Oh yeah, and he published a journal article about it that's selling for $31.50. I'd like to suggest that anyone who pays for the full text should not be allowed to breed.

Tuesday, March 3, 2009

You've Been Topped, Michael Phelps

This bong scandal makes Michael Phelps look like an amateur.

A Nebraska man faces animal cruelty charges. Here's why: his cat was very temperamental. And he didn't want to deal with this annoying cat. So what to do, what to do. Stuff it in a bong?

Yes, that's what this moron did. He wanted the cat to chill out, so he stuck it in a bong.

Wednesday, February 25, 2009

If You Get Away...

In Brooklyn, a man stole two bottles of liquor at knifepoint and fled to a nearby apartment. Police followed the thief, and arrested the man who opened the door of the apartment.

Sadly, this was not the robber.

Less sadly, the real robber leaned out the window as the police hauled his neighbor away and screamed, "You've got the wrong guy, morons! It was me!"

Now they've got the right guy.

Wednesday, February 18, 2009

Explain This

A New York man, by his own admission too drunk to even remember the incident, fell on subway tracks and lost his leg to a train. He sued the subway, and won over $2 million.

What were you thinking, jury?

The man claimed the train had time to stop. And maybe that's true. But if your stupid ass gets so drunk that you don't even remember getting your leg torn off by a train, it's your fault. End of story.

Friday, February 13, 2009

You May Have a Drinking Problem

This Texas man was an alcoholic. Unfortunately, a painful throat condition prevented him from drinking. So what was he to do? Well, take alcohol enemas, of course!

According to the man's wife, he did this on a regular basis. The problem is that, when you drink, you pass out when you've had too much so that you don't drink more and die. When you inject rectally, you pass out when your body has absorbed too much alcohol...but the alcohol you've injected in the time it took you to absorb that much is still in your cavity, being absorbed.

The autopsy revealed that the man had a BAC of .54. The embalming was practically done already.

How Not to Use Industrial Equipment

Two factory workers in Russia were screwing around with the pneumatic hose designed to power things like drills, nail guns, etc.

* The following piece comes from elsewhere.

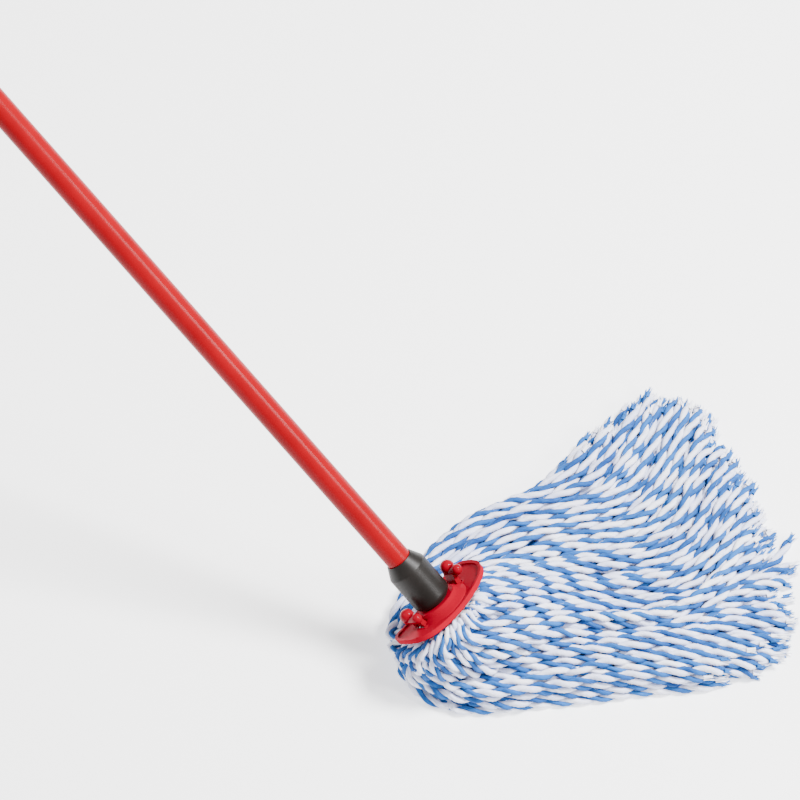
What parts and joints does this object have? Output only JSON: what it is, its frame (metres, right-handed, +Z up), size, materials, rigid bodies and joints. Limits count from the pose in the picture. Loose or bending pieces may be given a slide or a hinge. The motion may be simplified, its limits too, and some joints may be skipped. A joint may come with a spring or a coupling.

They dusted each other's clothes, and eventually one of them dropped his pants and saw what the air hose would feel like on his genitals. He enjoyed it so much that he thought it would be funny to get some epic body gas by pumping his colon full of air. He set the pressure for six atmospheres.

Anyone know how this ends?

Six atmospheres of pressure was sufficient to rupture the man's entire large intestine. If it had happened in an operating theater, it would have been impossible to save him. Another Darwin Award winner.

The Most Epic Fail Ever

In 1993, a man made a string of astonishingly stupid decisions. Generally, it's not funny when people die, but in this case...

Mistake #1: He decided to supplement his income by robbing a store.
Mistake #2: The store he decided to rob was H&J Leather and Firearms. You don't rob a gun store. Gun store employees are all armed to the teeth.
Mistake #3: He robbed the store while it was open, filled not only with armed employees but armed customers.
Mistake #4: He walked past two marked patrol cars in the parking lot.
Mistake #5: He walked past the two cops, one employee, and several customers, all of who were clearly carrying handguns.
Mistake #6: He went up to the register, pulled out a gun and demanded all the money.

And that was the last mistake of his life, because he was shot by both officers, the other clerk, and three customers. For his trouble, the man received a Darwin Award. Isn't that nice?

How Stupid Can You Get?

So yesterday, this moron robbed a pharmacy. He didn't want money, but medication. The pharmacist attempted to stall by asking for the man's name and DOB, so he could "look up the prescription" (read "give the cops time to show up"). The cops didn't show up before the man took the drugs and ran. However, he did leave a pretty important clue: His ACTUAL NAME and DOB! Good God, what is wrong with you?